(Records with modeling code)
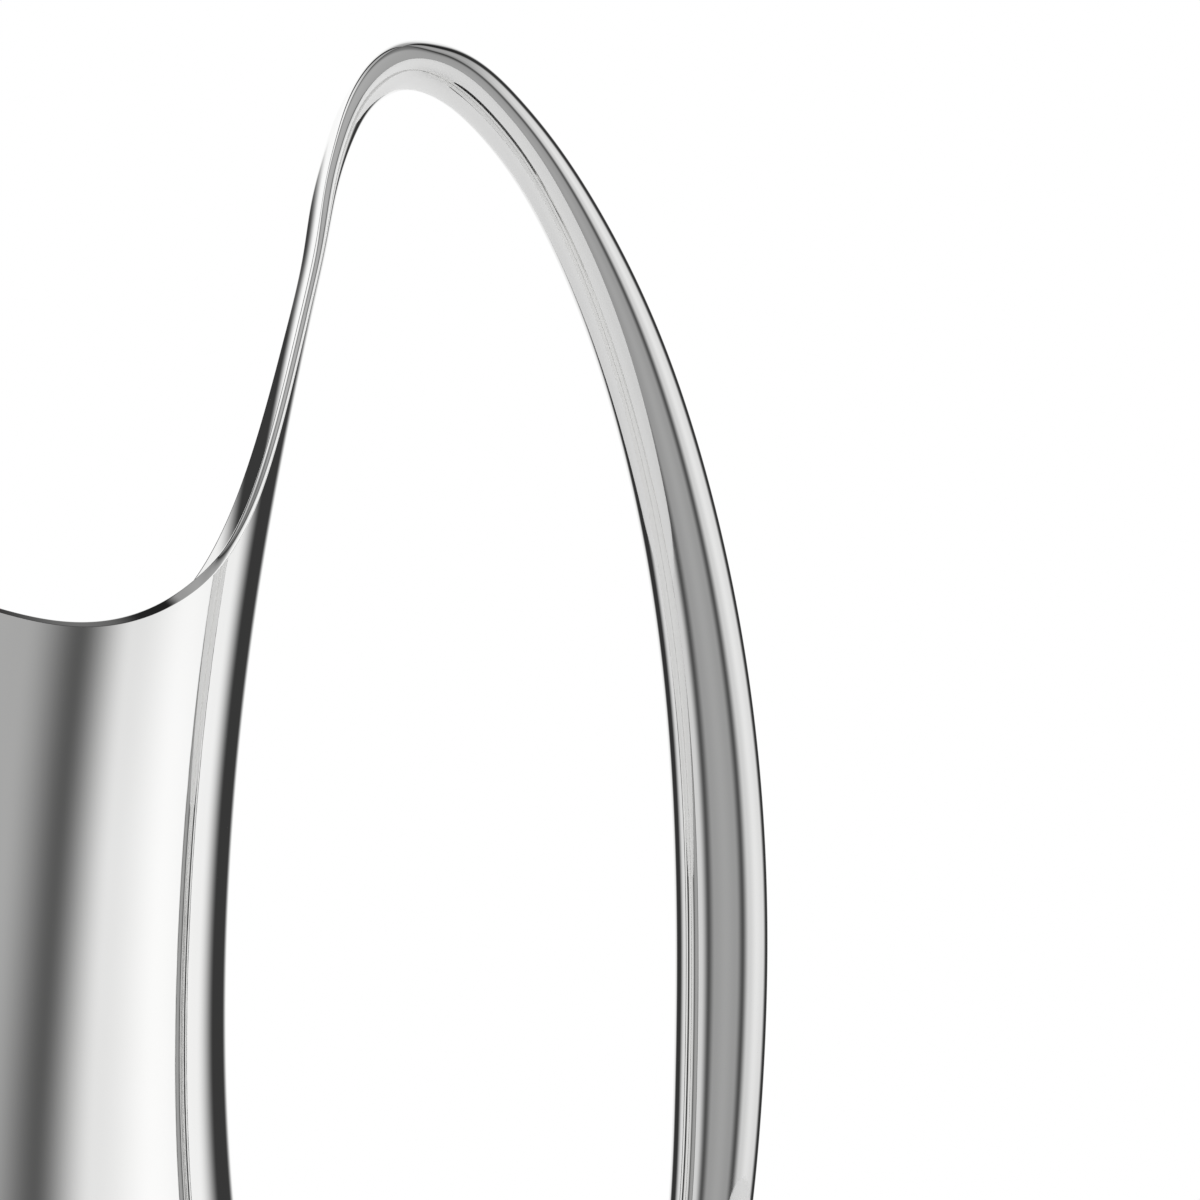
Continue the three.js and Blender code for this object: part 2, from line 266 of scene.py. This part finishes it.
def angle_on_wall(points, guess):
    """The angle at which the wall passes points that lie on it."""
    angle = np.array(guess, float)
    small = 1e-4
    for _ in range(6):
        here = wall_point(angle, points[:, 2])
        ahead = unit(wall_point(angle + small, points[:, 2]) - here)
        step = np.sum((points - here) * ahead, axis=1)
        rate = np.linalg.norm(wall_point(angle + small, points[:, 2]) - here, axis=1) / small
        angle = angle + step / rate
    return angle


def body_shell():
    foot, top_angle, top = shell_columns()
    rise = np.linspace(0, 1, HEIGHT_STEPS + 1)[:, None] ** 1.15
    height = SHELL_FOOT + (top - SHELL_FOOT) * rise
    settled = np.clip(height / 200, 0, 1)
    angle = foot + (top_angle - foot) * settled**2 * (3 - 2 * settled)
    outer = wall_point(angle, height)
    normal = wall_normal(angle, height)
    inner = outer - WALL * normal
    inner[0, :, 2] = SHELL_FOOT
    points = np.concatenate([outer, inner[::-1]])
    normals = np.concatenate([normal, -normal[::-1]])
    return grid_mesh("silver_body", points, normals, closed_rows=True, closed_columns=True, flip=True)


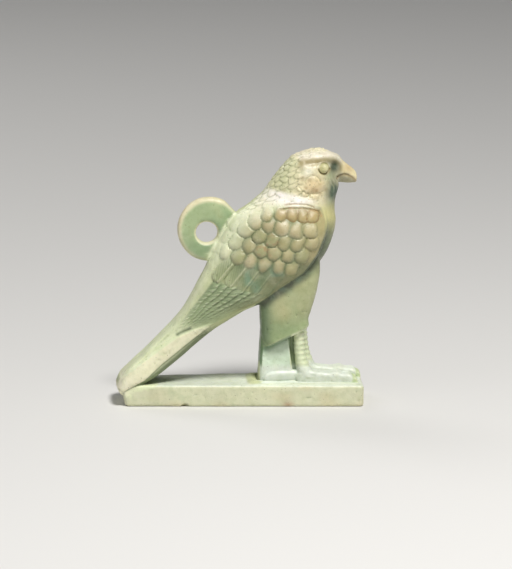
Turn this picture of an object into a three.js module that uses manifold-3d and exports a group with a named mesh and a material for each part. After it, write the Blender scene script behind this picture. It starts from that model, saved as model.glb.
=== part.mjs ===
// A falcon amulet in glazed composition: one moulded body with its plinth, pillar and suspension loop.
// Millimetres, +Z up, the falcon faces +X, and the origin is the middle of the plinth's underside.

import * as THREE from "three";
import { mergeVertices } from "three/addons/utils/BufferGeometryUtils.js";
import Module from "manifold-3d";

const wasm = await Module();
wasm.setup();

// Driving dimensions
const TOTAL_HEIGHT = 48;
const PLINTH_HEIGHT = 4;
const PLINTH_LENGTH = 45.15;
const PLINTH_FRONT_X = 22.97;
const PLINTH_BACK_WIDTH = 9.5;
const PLINTH_FRONT_WIDTH = 14.2;
const PLINTH_EDGE_ROUND = 0.35;
const PLINTH_END_SLANT = 0.8;
const CHIP_LENGTH = 1.6;
const CHIP_DEPTH = 0.65;
const CHIP_FROM_FRONT = 32.9;
const LOOP_DIAMETER = 12;
const LOOP_BORE = 4;
const LOOP_BORE_OFFSET = 0.8;
const LOOP_THICKNESS = 2.7;
const LOOP_EDGE_ROUND = 0.5;
const LOOP_ARC_START = 62;
const LOOP_ARC_END = 272;
const PILLAR_WIDTH = 6.4;
const PILLAR_BASE_LENGTH = 6.75;
const PILLAR_HEIGHT = 11;
const PILLAR_REAR_LEAN = 0.7;
const PILLAR_FRONT_LEAN = 1.5;
const PILLAR_CORNER = 0.5;
const PILLAR_GROOVE = 0.85;
const PILLAR_GROOVE_DEPTH = 1.2;
const SOLE_HEIGHT = 0.5;
const SOLE_SLOPE = 0.8;
const SOLE_MARGIN = 0.7;
const LEG_SPACING = 5.2;
const LEG_THICKNESS = 1.9;
const LEG_SIDEWAYS_SHARE = 1.25;
const FAR_LEG_ADVANCE = 0.95;

// The figure's own forms are in hundredths of its height above the plinth
const FIGURE_HEIGHT = TOTAL_HEIGHT - PLINTH_HEIGHT;
const UNIT = FIGURE_HEIGHT / 100;
const FIGURE_X = 0.22;
const LOOP_MIDDLE = [-12.9, 65.2];
const SINK = 0.6;
const SIDES = [-1, 1];

const glaze = new THREE.MeshStandardMaterial({ name: "glaze", color: 0xc6cda6, roughness: 0.45, metalness: 0 });

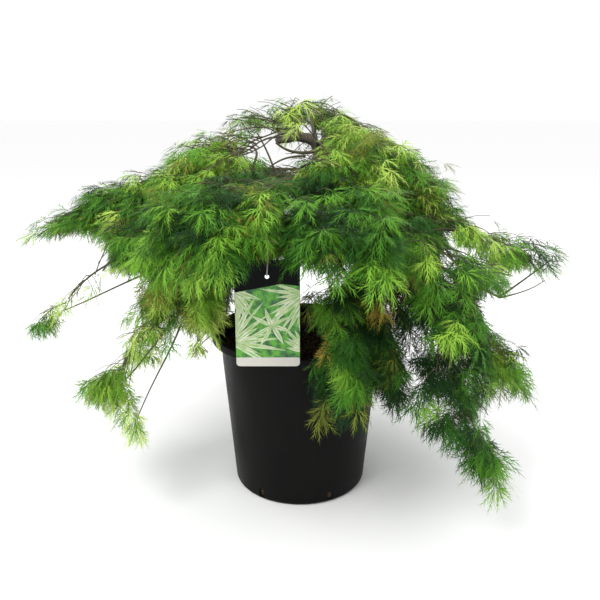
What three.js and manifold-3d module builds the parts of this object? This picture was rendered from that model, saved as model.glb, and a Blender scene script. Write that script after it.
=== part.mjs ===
// A weeping cut-leaf maple in a black nursery pot, with its hanging plant label.
// Millimetres, +Z up. The origin is the middle of the pot's flat underside.
// -Y is the front, the side that the label hangs on, and +X is on the right.
import * as THREE from "three";
import { mergeVertices } from "three/addons/utils/BufferGeometryUtils.js";
import Module from "manifold-3d";

const wasm = await Module();
wasm.setup();

// ---------------------------------------------------------------- driving dimensions
const GAP = 0.3; // what two solids that touch keep between them

const POT = {
  height: 256,
  rimRadius: 140,
  rimHeight: 13,
  topRadius: 127, // outside of the wall, just under the rim
  baseRadius: 107,
  baseRounding: 7,
  wall: 2.6,
  floor: 3,
  slots: 6,
  firstSlot: 296, // degrees round from +X
  slotWidth: 9,
  slotHeight: 14,
  slotFoot: 5, // height of a slot's lower edge
  sides: 30,
};

const SOIL = { top: 232, crown: 5 }; // the compost's edge, and how far its middle stands above that

const LABEL = {
  width: 89,
  height: 152,
  thick: 1,
  corner: 5,
  below: 8, // how far its foot hangs below the pot's rim
  front: -143.6, // Y of the face that shows
  hole: 6,
  holeBelowTop: 23,
  tieRadius: 1,
  tieApart: 6.6, // half the distance between the tie's two sides
  tieSteps: 28,
};

const TRUNK = { foot: 14, flare: 8, flareHeight: 17, tip: 6.2, sides: 9, steps: 12 };
const SOIL_TOP = SOIL.top + SOIL.crown;
const TRUNK_PATH = [
  new THREE.Vector3(-30, 8, SOIL_TOP - 12), // its foot is cut off flat on the compost
  new THREE.Vector3(-40, 30, 400),
  new THREE.Vector3(110, 12, 590),
  new THREE.Vector3(-36, 0, 546), // the sawn end of the leader, which bends over to the left
];

const BOUGH = { sides: 5, steps: 4, root: 5.4, tip: 2.5, lift: 0.16 };
const STEM = { steps: 5, tip: 1.1, lift: 0.2 };
const TWIG = { steps: 2, root: 1.5, tip: 0.9, shorter: 0.3, mostFaces: 24 }; // faces that fusing one may add
const LEAF = { lobes: 7, fan: 90, notch: 0.27, sag: 0.15, thick: 1.7, stalk: 15, sunk: 0.7, mostFaces: 14 };
const LEAF_SIZE = { inner: 60, outer: 84, outerFrom: 320 }; // its longest lobe, near the trunk and at this reach
const MOST_FACES = 535; // a mass takes no more leaves past this
const LEAST_SHARED = 0.004; // cubic mm that a leaf or twig has to share with what it grows from

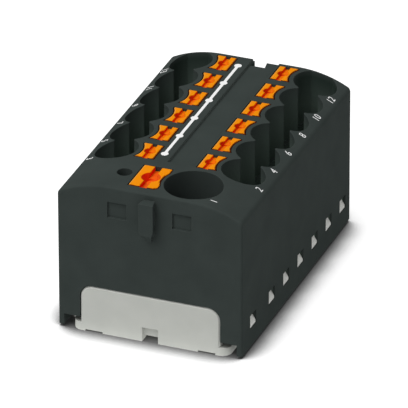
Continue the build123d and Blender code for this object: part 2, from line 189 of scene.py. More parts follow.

Request:
Copy all of the material word for word.

Solution to the problem:
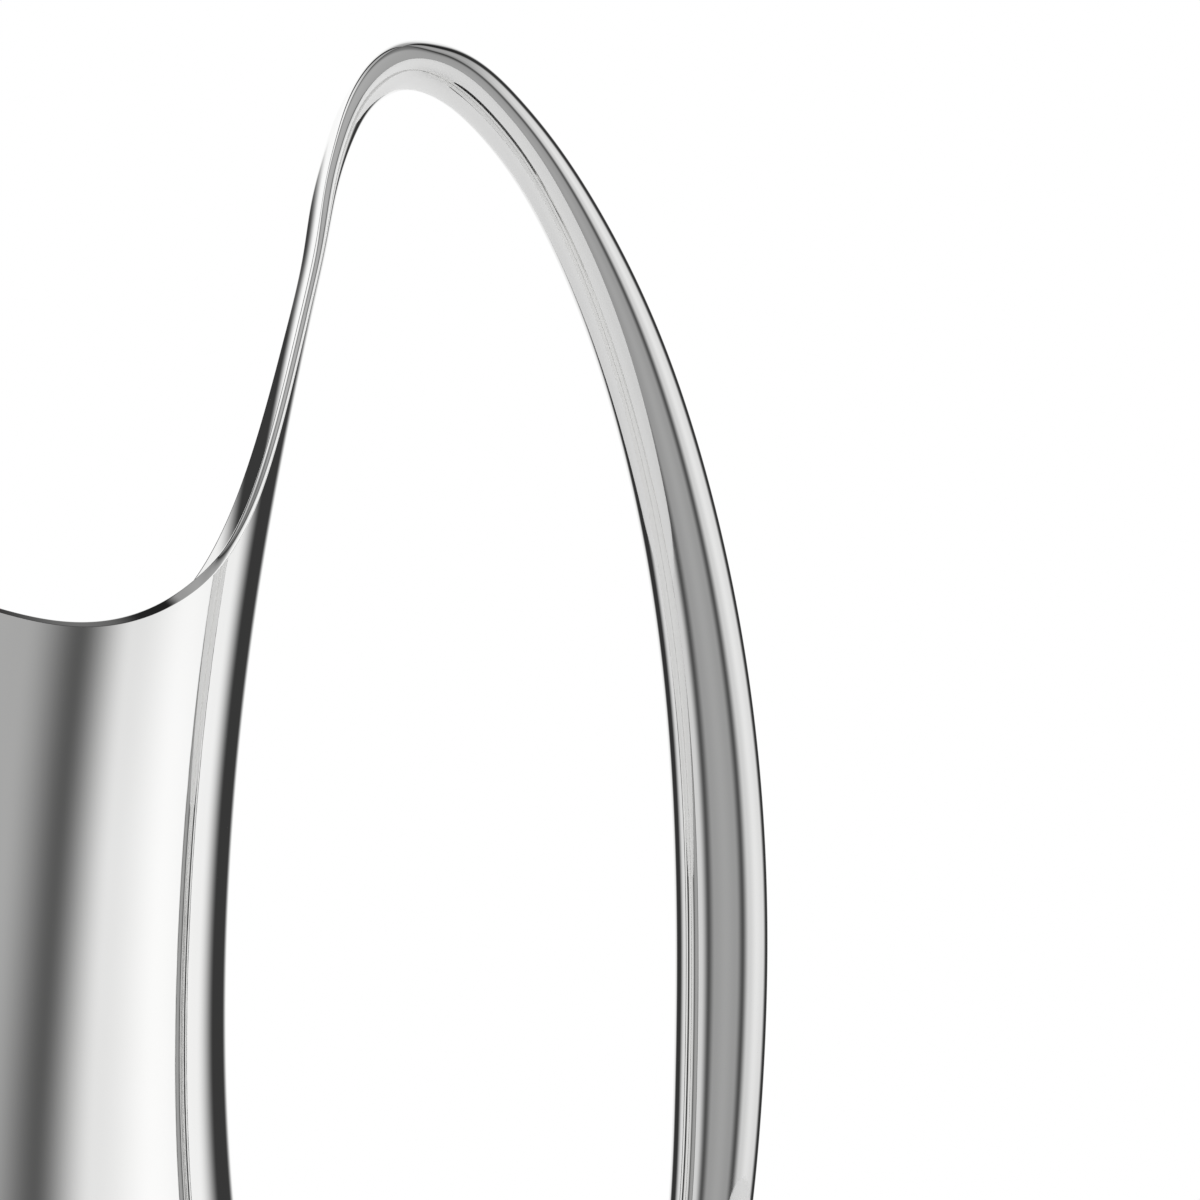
Continue the three.js and Blender code for this object: part 2, from line 266 of scene.py. This part finishes it.
def angle_on_wall(points, guess):
    """The angle at which the wall passes points that lie on it."""
    angle = np.array(guess, float)
    small = 1e-4
    for _ in range(6):
        here = wall_point(angle, points[:, 2])
        ahead = unit(wall_point(angle + small, points[:, 2]) - here)
        step = np.sum((points - here) * ahead, axis=1)
        rate = np.linalg.norm(wall_point(angle + small, points[:, 2]) - here, axis=1) / small
        angle = angle + step / rate
    return angle


def body_shell():
    foot, top_angle, top = shell_columns()
    rise = np.linspace(0, 1, HEIGHT_STEPS + 1)[:, None] ** 1.15
    height = SHELL_FOOT + (top - SHELL_FOOT) * rise
    settled = np.clip(height / 200, 0, 1)
    angle = foot + (top_angle - foot) * settled**2 * (3 - 2 * settled)
    outer = wall_point(angle, height)
    normal = wall_normal(angle, height)
    inner = outer - WALL * normal
    inner[0, :, 2] = SHELL_FOOT
    points = np.concatenate([outer, inner[::-1]])
    normals = np.concatenate([normal, -normal[::-1]])
    return grid_mesh("silver_body", points, normals, closed_rows=True, closed_columns=True, flip=True)


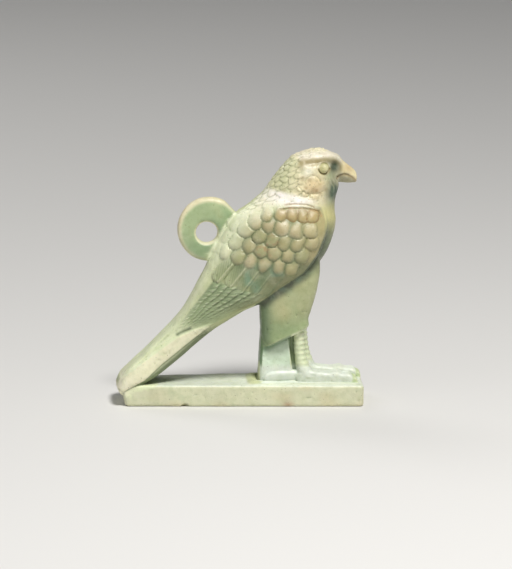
Turn this picture of an object into a three.js module that uses manifold-3d and exports a group with a named mesh and a material for each part. After it, write the Blender scene script behind this picture. It starts from that model, saved as model.glb.
=== part.mjs ===
// A falcon amulet in glazed composition: one moulded body with its plinth, pillar and suspension loop.
// Millimetres, +Z up, the falcon faces +X, and the origin is the middle of the plinth's underside.

import * as THREE from "three";
import { mergeVertices } from "three/addons/utils/BufferGeometryUtils.js";
import Module from "manifold-3d";

const wasm = await Module();
wasm.setup();

// Driving dimensions
const TOTAL_HEIGHT = 48;
const PLINTH_HEIGHT = 4;
const PLINTH_LENGTH = 45.15;
const PLINTH_FRONT_X = 22.97;
const PLINTH_BACK_WIDTH = 9.5;
const PLINTH_FRONT_WIDTH = 14.2;
const PLINTH_EDGE_ROUND = 0.35;
const PLINTH_END_SLANT = 0.8;
const CHIP_LENGTH = 1.6;
const CHIP_DEPTH = 0.65;
const CHIP_FROM_FRONT = 32.9;
const LOOP_DIAMETER = 12;
const LOOP_BORE = 4;
const LOOP_BORE_OFFSET = 0.8;
const LOOP_THICKNESS = 2.7;
const LOOP_EDGE_ROUND = 0.5;
const LOOP_ARC_START = 62;
const LOOP_ARC_END = 272;
const PILLAR_WIDTH = 6.4;
const PILLAR_BASE_LENGTH = 6.75;
const PILLAR_HEIGHT = 11;
const PILLAR_REAR_LEAN = 0.7;
const PILLAR_FRONT_LEAN = 1.5;
const PILLAR_CORNER = 0.5;
const PILLAR_GROOVE = 0.85;
const PILLAR_GROOVE_DEPTH = 1.2;
const SOLE_HEIGHT = 0.5;
const SOLE_SLOPE = 0.8;
const SOLE_MARGIN = 0.7;
const LEG_SPACING = 5.2;
const LEG_THICKNESS = 1.9;
const LEG_SIDEWAYS_SHARE = 1.25;
const FAR_LEG_ADVANCE = 0.95;

// The figure's own forms are in hundredths of its height above the plinth
const FIGURE_HEIGHT = TOTAL_HEIGHT - PLINTH_HEIGHT;
const UNIT = FIGURE_HEIGHT / 100;
const FIGURE_X = 0.22;
const LOOP_MIDDLE = [-12.9, 65.2];
const SINK = 0.6;
const SIDES = [-1, 1];

const glaze = new THREE.MeshStandardMaterial({ name: "glaze", color: 0xc6cda6, roughness: 0.45, metalness: 0 });

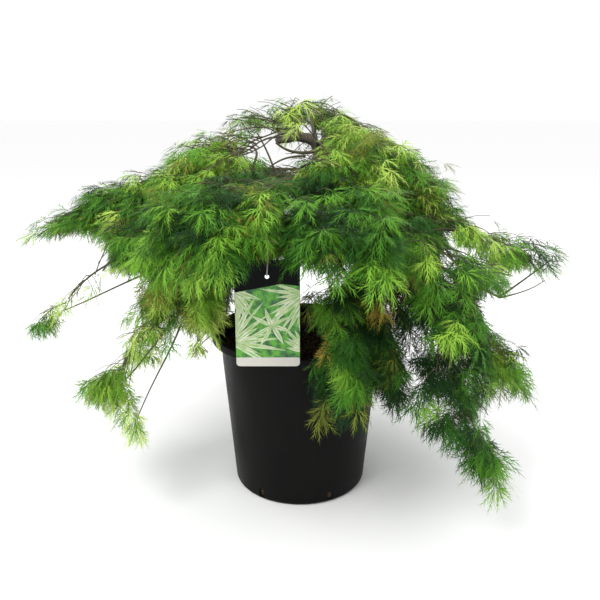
What three.js and manifold-3d module builds the parts of this object? This picture was rendered from that model, saved as model.glb, and a Blender scene script. Write that script after it.
=== part.mjs ===
// A weeping cut-leaf maple in a black nursery pot, with its hanging plant label.
// Millimetres, +Z up. The origin is the middle of the pot's flat underside.
// -Y is the front, the side that the label hangs on, and +X is on the right.
import * as THREE from "three";
import { mergeVertices } from "three/addons/utils/BufferGeometryUtils.js";
import Module from "manifold-3d";

const wasm = await Module();
wasm.setup();

// ---------------------------------------------------------------- driving dimensions
const GAP = 0.3; // what two solids that touch keep between them

const POT = {
  height: 256,
  rimRadius: 140,
  rimHeight: 13,
  topRadius: 127, // outside of the wall, just under the rim
  baseRadius: 107,
  baseRounding: 7,
  wall: 2.6,
  floor: 3,
  slots: 6,
  firstSlot: 296, // degrees round from +X
  slotWidth: 9,
  slotHeight: 14,
  slotFoot: 5, // height of a slot's lower edge
  sides: 30,
};

const SOIL = { top: 232, crown: 5 }; // the compost's edge, and how far its middle stands above that

const LABEL = {
  width: 89,
  height: 152,
  thick: 1,
  corner: 5,
  below: 8, // how far its foot hangs below the pot's rim
  front: -143.6, // Y of the face that shows
  hole: 6,
  holeBelowTop: 23,
  tieRadius: 1,
  tieApart: 6.6, // half the distance between the tie's two sides
  tieSteps: 28,
};

const TRUNK = { foot: 14, flare: 8, flareHeight: 17, tip: 6.2, sides: 9, steps: 12 };
const SOIL_TOP = SOIL.top + SOIL.crown;
const TRUNK_PATH = [
  new THREE.Vector3(-30, 8, SOIL_TOP - 12), // its foot is cut off flat on the compost
  new THREE.Vector3(-40, 30, 400),
  new THREE.Vector3(110, 12, 590),
  new THREE.Vector3(-36, 0, 546), // the sawn end of the leader, which bends over to the left
];

const BOUGH = { sides: 5, steps: 4, root: 5.4, tip: 2.5, lift: 0.16 };
const STEM = { steps: 5, tip: 1.1, lift: 0.2 };
const TWIG = { steps: 2, root: 1.5, tip: 0.9, shorter: 0.3, mostFaces: 24 }; // faces that fusing one may add
const LEAF = { lobes: 7, fan: 90, notch: 0.27, sag: 0.15, thick: 1.7, stalk: 15, sunk: 0.7, mostFaces: 14 };
const LEAF_SIZE = { inner: 60, outer: 84, outerFrom: 320 }; // its longest lobe, near the trunk and at this reach
const MOST_FACES = 535; // a mass takes no more leaves past this
const LEAST_SHARED = 0.004; // cubic mm that a leaf or twig has to share with what it grows from

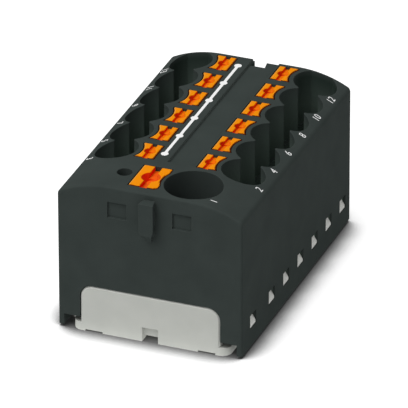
Continue the build123d and Blender code for this object: part 2, from line 189 of scene.py. More parts follow.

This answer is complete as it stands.